The OP's error is not in using tan theta as the ratio of the two accelerations but in getting the ratio the wrong way round. (Maybe by being confused about normal and parallel.)

I think he got tan(θ) as g/a_c , the same way you might use tan(θ) as y/x - ( vertical and horizontal distances ) .

Thus my post .

 

[haruspex]

I think he got tan(θ) as g/a_c , the same way you might use tan(θ) as y/x - ( vertical and horizontal distances ) .

Thus my post .

Ok, but your wording gave the impression you objected to applying arctan to the ratio of the accelerations on principle.

 

[Qwertywerty]

Ok, but your wording gave the impression you objected to applying arctan to the ratio of the accelerations on principle.

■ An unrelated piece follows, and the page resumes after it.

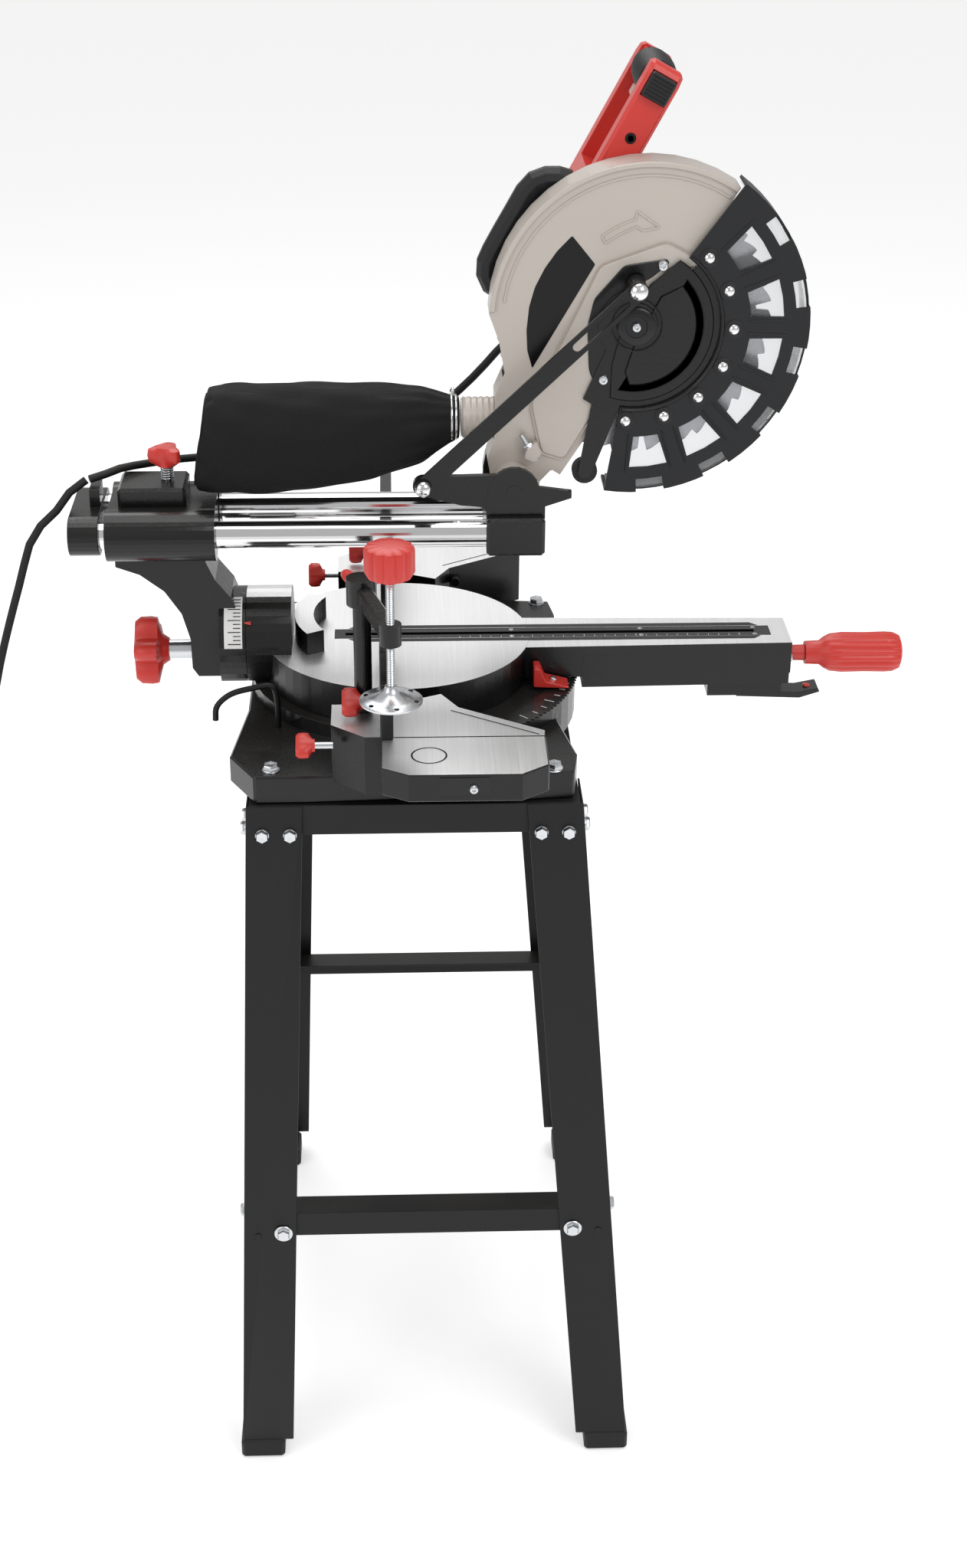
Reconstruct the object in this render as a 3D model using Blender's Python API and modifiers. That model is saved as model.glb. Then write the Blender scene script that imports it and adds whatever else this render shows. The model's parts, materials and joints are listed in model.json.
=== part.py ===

I got it . However , I can't edit my post now .

 

[Zynoakib]

Thank you guys so much! Especially for the illustartion.

 

[Zynoakib]

No, it can relate to magnitudes of forces (and thus accelerations) too.
But as TSny points out, centripetal force is a resultant, not an applied force. The applied forces are gravity and the normal force (acting on a parcel of surface water from the surrounding water).

Hope you can clarify one thing for me, does that mean I cannot use centripetal acceleration and trigonometric ratio to calculate the angle and other applied force acting on an object? Just because centripetal force is a resultant force?

 

[haruspex]

Hope you can clarify one thing for me, does that mean I cannot use centripetal acceleration and trigonometric ratio to calculate the angle and other applied force acting on an object? Just because centripetal force is a resultant force?

It depends how you arrived at the tan theta = ratio of accelerations equation. If it was a learned response you need to be careful that the circumstances are appropriate. If you learned it in the context of two applied forces but then use it where you have one applied and one resultant then it could turn out wrong. It would be more persuasive if you were to derive it in context from a standard sum of forces equation.